Afterthoughts: Conversation with David Abram, Part Three: Reflections on Beauty and Grief

Bluebird before taking the plunge.

Afterthoughts: Conversation with David Abram, Part Three: Reflections on Beauty and Grief

A third afterthought on the Conversation with David Abram (C. G. Jung Institute, see below.)

Sometimes I wonder if my early years with a diabetic mother about whose survival I worried constantly, have been preparation for this time on earth. Do souls have such agendas? For my generation, it’s been first one thing and then another, being plagued by angst for the survival of life as we know it from the beginning. We were the post nuclear bomb generation, the one taught to “duck and cover” in case of a nuclear attack. Even then, at age 9 or 10, we knew this was ridiculous! One only had to hear about the destruction, the eons of years needed for radioactive decay, the impact of radiation on all life, to know that in the event of a nuclear attack, there would be no ducking.

Into my sons early years, stopping nuclear proliferation was a passion for me. And then, remarkably, the urgency subsided as treaties were signed and the Cold War ended. Nations could no longer afford the nuclear arms race.

Then one Monday evening my husband, two toddler sons, and I were driving to San Francisco when we heard on the radio that a radiation cloud from the Chernobyl nuclear power plant accident would be passing over us. Again, there was no ducking! ― as the most recent nuclear power plant disaster in Japan is again demonstrating!

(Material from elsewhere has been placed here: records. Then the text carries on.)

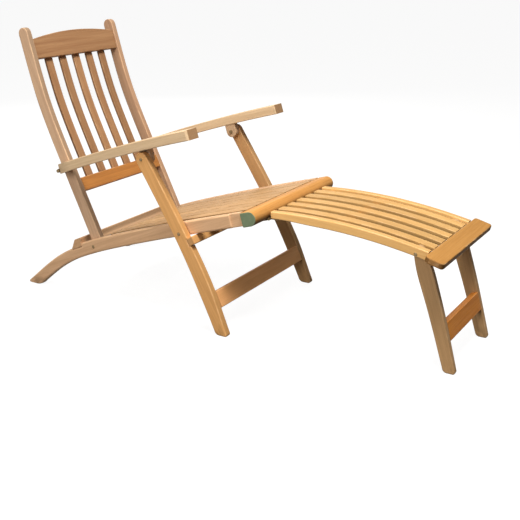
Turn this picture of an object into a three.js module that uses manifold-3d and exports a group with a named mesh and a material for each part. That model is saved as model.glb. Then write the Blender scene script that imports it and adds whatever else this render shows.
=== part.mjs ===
// A steamer deck chair: a folding frame of oiled hardwood bars, held by brass bolts and hinges.
// Millimetres, +Z up, +X towards the foot end, -Y on the sitter's right, standing on Z = 0.
import * as THREE from "three";
import { mergeVertices } from "three/addons/utils/BufferGeometryUtils.js";
import Module from "manifold-3d";

const wasm = await Module();
wasm.setup();

// Widths across the chair, from the main legs inwards.
const chairWidth = 600;
const legThickness = 25;
const legWasherGap = 3;
const railThickness = 25;
const postWasherGap = 2;
const postThickness = 23;
const armGap = 3;
const armWidth = 60;
const armBlockThickness = 24;
const pinReach = 298; // from the middle of the chair to the tip of a recline pin

// Places in the side view. Each "back" is measured behind the foot of the main leg.
const backPivotBack = 586;
const backPivotHeight = 201;
const rearFootBack = 903;
const rearKneeBack = 750;
const rearKneeHeight = 121;
const seatFrontAhead = 51;
const seatFrontHeight = 404;
const seatCrown = 6;
const legPivotBack = 178;
const legPivotHeight = 327;
const armPivotBack = 330;
const armPivotHeight = 563;
const pinBack = 721;
const pinHeight = 471;
const backTopBack = 912;
const backTopHeight = 952;
const backBow = 16;

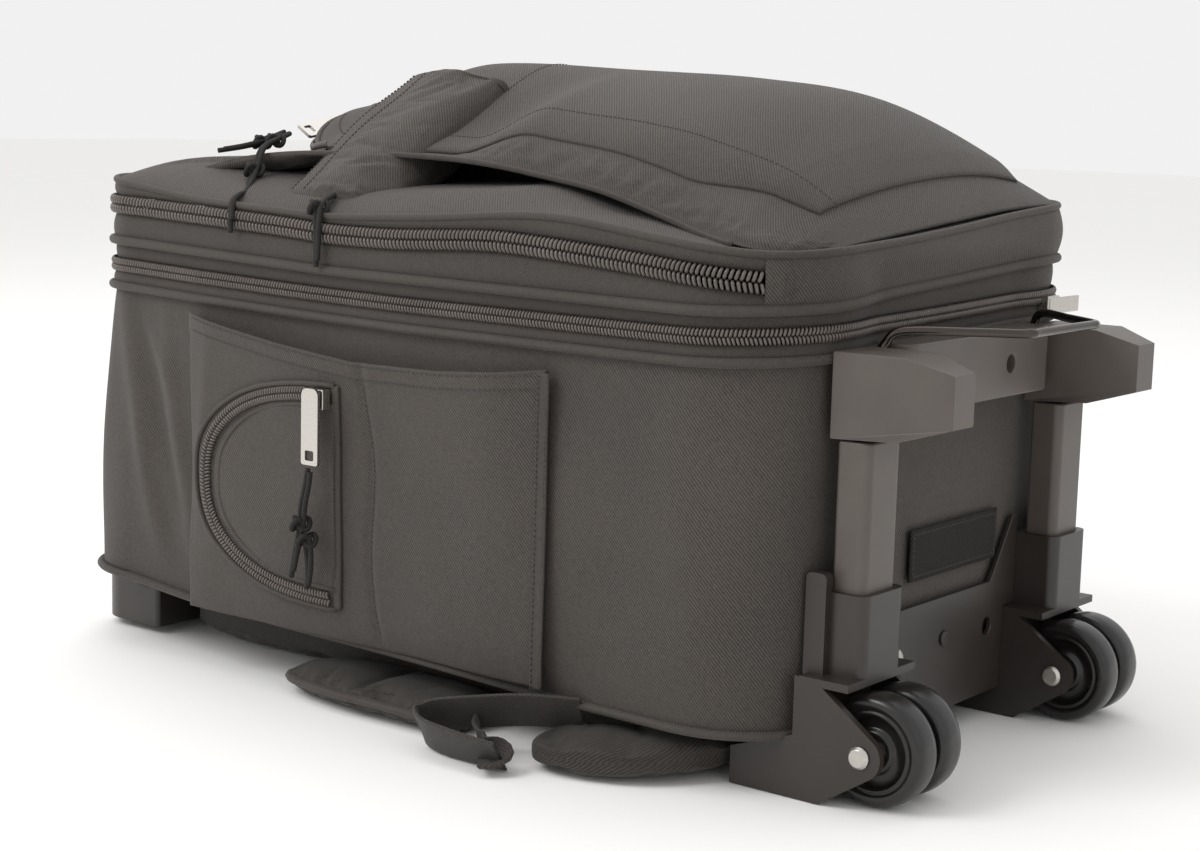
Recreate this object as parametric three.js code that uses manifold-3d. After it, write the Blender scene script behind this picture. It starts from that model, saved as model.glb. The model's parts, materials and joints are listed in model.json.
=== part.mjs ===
// A soft wheeled flight bag that lies on its back: +X towards the wheels, +Z up (the bag's front),
// -Y the side with the pockets. Sizes are in millimetres. While the parts are made, x = 0 is the
// wheel axle, y = 0 the middle of the bag and z = 0 the ground. The last lines centre the bag on x.
import * as THREE from "three";
import { mergeVertices } from "three/addons/utils/BufferGeometryUtils.js";
import Module from "manifold-3d";

const wasm = await Module();
wasm.setup();

// ---- Driving dimensions ----

const GAP = 0.3; // between parts that touch

const CASE_LENGTH = 496; // base panel to top panel
const CASE_WIDTH = 320;
const BASE_CORNER = 58; // plan radius of the corners at the wheels
const TOP_CORNER = 36; // plan radius of the corners at the handle end
const WALL = 4; // padded side wall
const FLOOR = 3;
const SEAM_Z = 32; // underside of the case above the ground
const SHELL_HEIGHT = 182; // side wall, seam to expansion zip
const ZIP_HALF = 9.3; // tape and coil on one side of a zip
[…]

These last years my attachment to the earth is once again challenged. The earth is warming due in large part to pollution. Western nations are using inordinate amounts of resources, creating toxins and pollution that are altering life on our planet, making it less diverse, more sterile. Developing nations aspire to use as much as western nations, which is impossible, given the resources available on our planet. Weather patterns are more erratic and severe. Suddenly a dry winter becomes a stimulus for alarm: is this climate change? What if this is the new norm? What about these coastal oaks and madrone dying from sudden oak death? (The Department of Agriculture office told us our native madrone may no longer exist on these mountains in a few years time.) Have we caused this as well?

For a while after September 11, 2001, I could not look at the beauty of the meadow around our home. I felt a shield between myself and the night sky resplendent with stars, buffering the melodic birdsongs of spring and the sweetness of fresh-turned, damp earth in the garden. To be open to the beauty of the oak savannah west of our home hurt!

What is this? I remember how in my own analytic work I spent years opening my heart to my mother. (Despite her many complications and emergencies, she lived to be 80. I wish I had known! ) This time around, though, I’ve had more psychological muscle gained from my analysis. Besides, the beauty of the earth is persistent! Somehow I have been able to at once feel awe in the presence of the ancient valley oaks that often seem to shine with their own light and, at the same time, take in how even my own actions may be hurting them.

David Abram writes:

There are those… not frightened of grief; dropping deep into the sorrow, they find therein a necessary elixir to the numbness. When they encounter one another, when they press their foreheads against the bark of a centuries-old tree, or their palms into the hand of yet another child who has tasted prematurely of wrenching loss, their eyes well with tears that fall easily to the ground. The soil needs this water. Grief is but a gate, and our tears a kind of key opening a place of wonder that’s been locked away. Suddenly we notice the sustaining resonance between the drumming heart within our chest and the pulse rising from under the ground. (Becoming Animal: An Earthly Cosmology, p. 309)

There is a homeopathic remedy for chronic grief, natrum muriaticum, or table salt (grief, bitterness). Jungian analyst Edmond Whitmont has described it as a remedy of consciousness, the consciousness of the separation from the original wholeness, as in salt from the motherly sea. In the pathological state it treats the bitterness of feeling isolated and depressed. Bringing balance, it offers consciousness, and paradoxically communion: the individuating task of feeling oneself discrete in awareness of how we are connected to all. Or, perhaps, as David puts it, the remedy affords that ability to once again feel “that sustaining resonance between the drumming heart within our chest and the pulse rising from under the ground.”

The Environmental Crisis and the Living Quest of the Embodied Psyche, David Abram in Conversation with Patricia Damery. February 10, 2012, at the David Brower Center in Berkeley, CA. Presented by the C. G. Jung Institute of San Francisco, CA.